Crispy Yukon Gold Latkes
Recipe by Tori Avey of Shiksa in the Kitchen
2 lbs Yukon Gold potatoes, peeled
2 medium onions
2 eggs, lightly beaten
3/4 teaspoon salt
1/2 teaspoon white pepper
peanut oil for frying
Shred potatoes using the fine-hole side of a hand grater or food processor. Place in a bowl of cold water and set aside. Meanwhile shred onion using same fine hole grater, or pulse in food processor until very finely chopped.
Drain potato shreds and rinse and dry the bowl that was used and set aside. Place potato shreds and grated onion in the center of a tea towel or several layers of cheese cloth. Twist loose material to secure the bundle, and squeeze firmly to remove excess liquid from the shreds.
Pour peanut oil into skillet to a depth of 1/8 inch. Heat slowly over medium to about 365 degrees F. While oil is heating, use the fork to stir the beaten egg, salt, and pepper into the potato shreds. Take care to make sure the egg and seasonings are fully mixed throughout the potato shreds. Scoop up a rounded tablespoon of potato batter and squeeze it firmly in your palm over an empty dish to remove excess liquid. Shape batter into a rough disk. Place it gently into the hot oil. Use a metal spatula to gently press down on the latke to flatten it.

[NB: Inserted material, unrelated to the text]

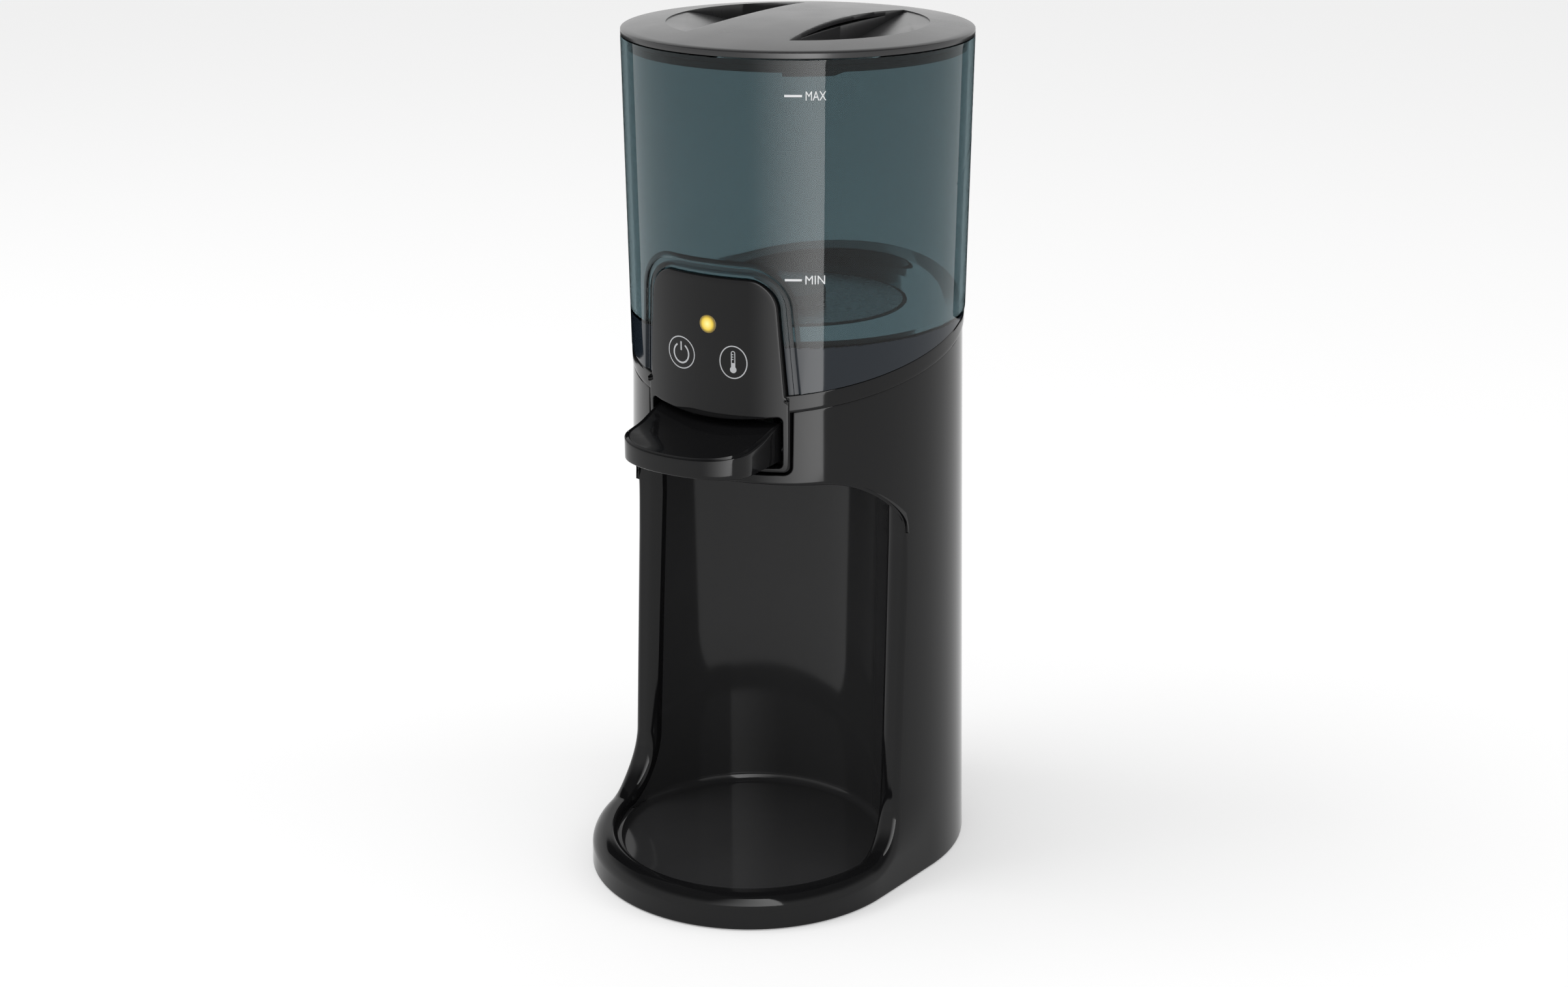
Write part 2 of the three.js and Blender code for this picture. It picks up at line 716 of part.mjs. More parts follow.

The oil should sizzle but not pop when the batter hits it. If the oil jumps wildly or smokes; it’s too hot. If it only bubbles weakly, the oil is not hot enough. Continue shaping the latkes, using only a rounded tablespoon for each one. Fry in batches of 5 or 6 at a time for 2-3 minutes per side until brown and crispy. Remove latkes from pan using metal spatula and place on a wire cooling rack to drain.
Latkes are best when served immediately. If you need to make them ahead, fry them 4 hours or less before serving. After letting them drain on the cooling rack, place them on an ungreased, unlined cookie sheet. Leave at room temp till ready to reheat. Place in a 375 degree oven for about 10 minutes, until heated through, just prior to serving.